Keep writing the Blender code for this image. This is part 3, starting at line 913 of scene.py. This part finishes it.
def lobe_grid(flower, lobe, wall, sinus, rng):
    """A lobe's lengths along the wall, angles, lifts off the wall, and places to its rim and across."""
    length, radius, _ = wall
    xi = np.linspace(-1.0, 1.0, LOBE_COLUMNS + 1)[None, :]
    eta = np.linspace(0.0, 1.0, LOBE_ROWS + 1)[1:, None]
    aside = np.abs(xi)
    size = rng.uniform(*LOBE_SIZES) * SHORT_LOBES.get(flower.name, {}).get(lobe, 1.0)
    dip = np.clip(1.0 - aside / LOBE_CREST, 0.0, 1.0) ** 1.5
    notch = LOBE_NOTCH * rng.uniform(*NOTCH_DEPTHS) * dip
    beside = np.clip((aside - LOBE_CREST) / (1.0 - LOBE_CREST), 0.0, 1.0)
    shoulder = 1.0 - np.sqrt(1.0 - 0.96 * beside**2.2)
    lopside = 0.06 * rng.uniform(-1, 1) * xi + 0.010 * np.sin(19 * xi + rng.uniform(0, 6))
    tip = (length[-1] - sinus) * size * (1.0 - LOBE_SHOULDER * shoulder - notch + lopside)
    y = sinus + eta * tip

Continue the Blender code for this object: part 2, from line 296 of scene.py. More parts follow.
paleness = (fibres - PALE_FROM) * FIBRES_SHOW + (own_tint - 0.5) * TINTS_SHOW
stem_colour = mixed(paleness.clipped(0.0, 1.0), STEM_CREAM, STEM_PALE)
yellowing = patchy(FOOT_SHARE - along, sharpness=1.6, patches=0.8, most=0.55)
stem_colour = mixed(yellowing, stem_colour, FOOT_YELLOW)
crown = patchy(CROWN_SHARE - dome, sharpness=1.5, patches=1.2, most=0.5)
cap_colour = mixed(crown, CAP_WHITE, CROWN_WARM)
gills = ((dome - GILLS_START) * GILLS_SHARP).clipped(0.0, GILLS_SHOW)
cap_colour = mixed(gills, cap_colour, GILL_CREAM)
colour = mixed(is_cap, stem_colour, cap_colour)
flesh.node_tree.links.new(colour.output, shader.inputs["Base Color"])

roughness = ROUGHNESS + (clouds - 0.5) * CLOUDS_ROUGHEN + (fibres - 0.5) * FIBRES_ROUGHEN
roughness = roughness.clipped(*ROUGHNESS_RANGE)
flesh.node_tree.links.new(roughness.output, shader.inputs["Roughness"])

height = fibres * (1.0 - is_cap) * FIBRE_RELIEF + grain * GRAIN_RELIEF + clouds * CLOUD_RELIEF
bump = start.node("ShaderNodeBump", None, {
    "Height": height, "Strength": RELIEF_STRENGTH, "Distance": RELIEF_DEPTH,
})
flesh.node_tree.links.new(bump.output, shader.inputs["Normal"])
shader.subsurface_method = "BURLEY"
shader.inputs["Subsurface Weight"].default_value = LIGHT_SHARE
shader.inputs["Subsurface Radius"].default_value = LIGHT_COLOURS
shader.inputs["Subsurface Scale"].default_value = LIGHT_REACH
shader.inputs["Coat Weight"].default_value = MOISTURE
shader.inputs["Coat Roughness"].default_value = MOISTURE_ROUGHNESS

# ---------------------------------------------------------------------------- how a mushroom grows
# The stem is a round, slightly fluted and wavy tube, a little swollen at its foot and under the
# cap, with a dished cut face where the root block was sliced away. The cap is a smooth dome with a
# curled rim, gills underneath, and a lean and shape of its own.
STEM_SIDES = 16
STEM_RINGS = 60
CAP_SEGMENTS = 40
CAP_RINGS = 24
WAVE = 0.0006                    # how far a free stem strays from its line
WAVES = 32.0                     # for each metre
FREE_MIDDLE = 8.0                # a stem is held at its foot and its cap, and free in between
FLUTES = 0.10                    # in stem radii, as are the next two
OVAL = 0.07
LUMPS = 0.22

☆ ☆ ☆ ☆

SHORT EXERCISE = Quote the data in full, keeping each word unchanged.

ANSWER FOR THE TASK =
Keep writing the Blender code for this image. This is part 3, starting at line 913 of scene.py. This part finishes it.
def lobe_grid(flower, lobe, wall, sinus, rng):
    """A lobe's lengths along the wall, angles, lifts off the wall, and places to its rim and across."""
    length, radius, _ = wall
    xi = np.linspace(-1.0, 1.0, LOBE_COLUMNS + 1)[None, :]
    eta = np.linspace(0.0, 1.0, LOBE_ROWS + 1)[1:, None]
    aside = np.abs(xi)
    size = rng.uniform(*LOBE_SIZES) * SHORT_LOBES.get(flower.name, {}).get(lobe, 1.0)
    dip = np.clip(1.0 - aside / LOBE_CREST, 0.0, 1.0) ** 1.5
    notch = LOBE_NOTCH * rng.uniform(*NOTCH_DEPTHS) * dip
    beside = np.clip((aside - LOBE_CREST) / (1.0 - LOBE_CREST), 0.0, 1.0)
    shoulder = 1.0 - np.sqrt(1.0 - 0.96 * beside**2.2)
    lopside = 0.06 * rng.uniform(-1, 1) * xi + 0.010 * np.sin(19 * xi + rng.uniform(0, 6))
    tip = (length[-1] - sinus) * size * (1.0 - LOBE_SHOULDER * shoulder - notch + lopside)
    y = sinus + eta * tip

Continue the Blender code for this object: part 2, from line 296 of scene.py. More parts follow.
paleness = (fibres - PALE_FROM) * FIBRES_SHOW + (own_tint - 0.5) * TINTS_SHOW
stem_colour = mixed(paleness.clipped(0.0, 1.0), STEM_CREAM, STEM_PALE)
yellowing = patchy(FOOT_SHARE - along, sharpness=1.6, patches=0.8, most=0.55)
stem_colour = mixed(yellowing, stem_colour, FOOT_YELLOW)
crown = patchy(CROWN_SHARE - dome, sharpness=1.5, patches=1.2, most=0.5)
cap_colour = mixed(crown, CAP_WHITE, CROWN_WARM)
gills = ((dome - GILLS_START) * GILLS_SHARP).clipped(0.0, GILLS_SHOW)
cap_colour = mixed(gills, cap_colour, GILL_CREAM)
colour = mixed(is_cap, stem_colour, cap_colour)
flesh.node_tree.links.new(colour.output, shader.inputs["Base Color"])

roughness = ROUGHNESS + (clouds - 0.5) * CLOUDS_ROUGHEN + (fibres - 0.5) * FIBRES_ROUGHEN
roughness = roughness.clipped(*ROUGHNESS_RANGE)
flesh.node_tree.links.new(roughness.output, shader.inputs["Roughness"])

height = fibres * (1.0 - is_cap) * FIBRE_RELIEF + grain * GRAIN_RELIEF + clouds * CLOUD_RELIEF
bump = start.node("ShaderNodeBump", None, {
    "Height": height, "Strength": RELIEF_STRENGTH, "Distance": RELIEF_DEPTH,
})
flesh.node_tree.links.new(bump.output, shader.inputs["Normal"])
shader.subsurface_method = "BURLEY"
shader.inputs["Subsurface Weight"].default_value = LIGHT_SHARE
shader.inputs["Subsurface Radius"].default_value = LIGHT_COLOURS
shader.inputs["Subsurface Scale"].default_value = LIGHT_REACH
shader.inputs["Coat Weight"].default_value = MOISTURE
shader.inputs["Coat Roughness"].default_value = MOISTURE_ROUGHNESS

# ---------------------------------------------------------------------------- how a mushroom grows
# The stem is a round, slightly fluted and wavy tube, a little swollen at its foot and under the
# cap, with a dished cut face where the root block was sliced away. The cap is a smooth dome with a
# curled rim, gills underneath, and a lean and shape of its own.
STEM_SIDES = 16
STEM_RINGS = 60
CAP_SEGMENTS = 40
CAP_RINGS = 24
WAVE = 0.0006                    # how far a free stem strays from its line
WAVES = 32.0                     # for each metre
FREE_MIDDLE = 8.0                # a stem is held at its foot and its cap, and free in between
FLUTES = 0.10                    # in stem radii, as are the next two
OVAL = 0.07
LUMPS = 0.22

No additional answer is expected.